Für Kataloge, Plakate, Flyer, Pressebilder und Social-Media-Beiträge werden regelmäßig Vervielfältigungs- und Wiedergaberechte benötigt. Diese Nutzungen sind vom reinen Ausstellen getrennt und bedürfen einer eigenen rechtlichen Grundlage, auch wenn sie die Ausstellung begleiten.

Gibt es Ausnahmen, etwa für Berichterstattung oder Panoramafreiheit?

Ja, bestimmte Schranken können Abbildungen eines Werkes zulassen, etwa im Rahmen der Berichterstattung über aktuelle Ereignisse, als Bildzitat oder bei der Panoramafreiheit für dauerhaft im öffentlichen Raum befindliche Werke. Diese Ausnahmen sind zweckgebunden und eng auszulegen.

Welche Ansprüche kommen bei Verletzungen des Ausstellungsrechts in Betracht?

In Betracht kommen Unterlassung, Beseitigung, Auskunft und Schadensersatz.
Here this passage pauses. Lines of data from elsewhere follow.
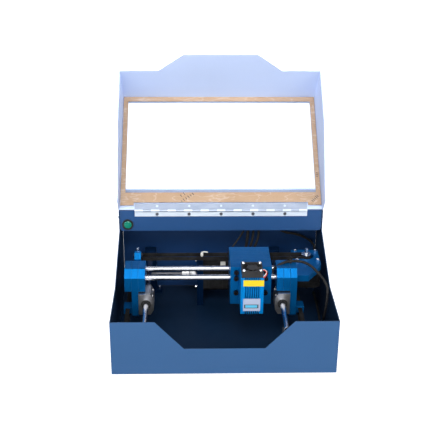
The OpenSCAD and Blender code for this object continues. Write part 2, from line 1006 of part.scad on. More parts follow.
module carriage_block() {
    plate = 6;
    groove = 0.35;
    hx = car_w / 2;
    color([0.05, 0.3, 0.62])
        in_carriage() {
            difference() {
                side_shape([-hx, hx], [[car_y0, car_z0], [car_step_y, car_z0], [car_step_y, car_step_z],
                    [car_y1, car_step_z], [car_y1, car_z1], [car_y0, car_z1]]);
                for (y = [car_y0 + plate:plate:car_y1 - 1]) {
                    span([-hx - 1, hx + 1], [y - groove / 2, y + groove / 2], [car_z1 - groove, car_z1 + 1]);
                    for (side = [-1, 1])
                        span([side > 0 ? hx - groove : -hx - 1, side > 0 ? hx + 1 : groove - hx],
                            [y - groove / 2, y + groove / 2], [car_z0 - 1, car_z1 + 1]);
                }
                for (y = x_rod_ys)
                    cyl_x(bearing_r + 0.02, [-hx - 1, hx + 1], y, x_rod_z);
            }
            difference() {
                span([-9, 9], [car_y1 - eps, car_y1 + 9], [x_belt_z - 4, x_belt_z + 9]);
                span([-10, 10], [x_drive_y - belt_out - 0.3, x_drive_y - belt_in + 0.3],
                    [x_belt_z - 0.3, x_belt_z + belt_w + 0.3]);
            }
        }
}

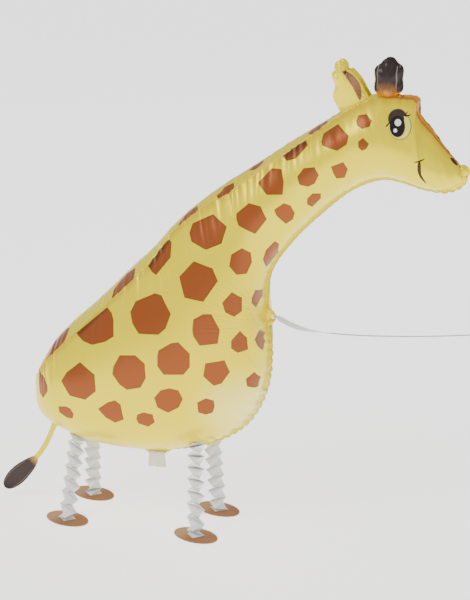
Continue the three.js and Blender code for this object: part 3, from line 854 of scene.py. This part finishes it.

Außerdem können Ansprüche auf korrekte Urheberbenennung sowie auf Abhilfe bei Beeinträchtigungen der Werkintegrität bestehen.

Welche Besonderheiten gelten bei digitalen und virtuellen Ausstellungen?

Virtuelle Rundgänge, hochauflösende Abbildungen und 3D-Modelle betreffen typischerweise die öffentliche Zugänglichmachung und das Vervielfältigungsrecht. Sie sind rechtlich vom körperlichen Ausstellen getrennt und bedürfen eigenständiger Rechte.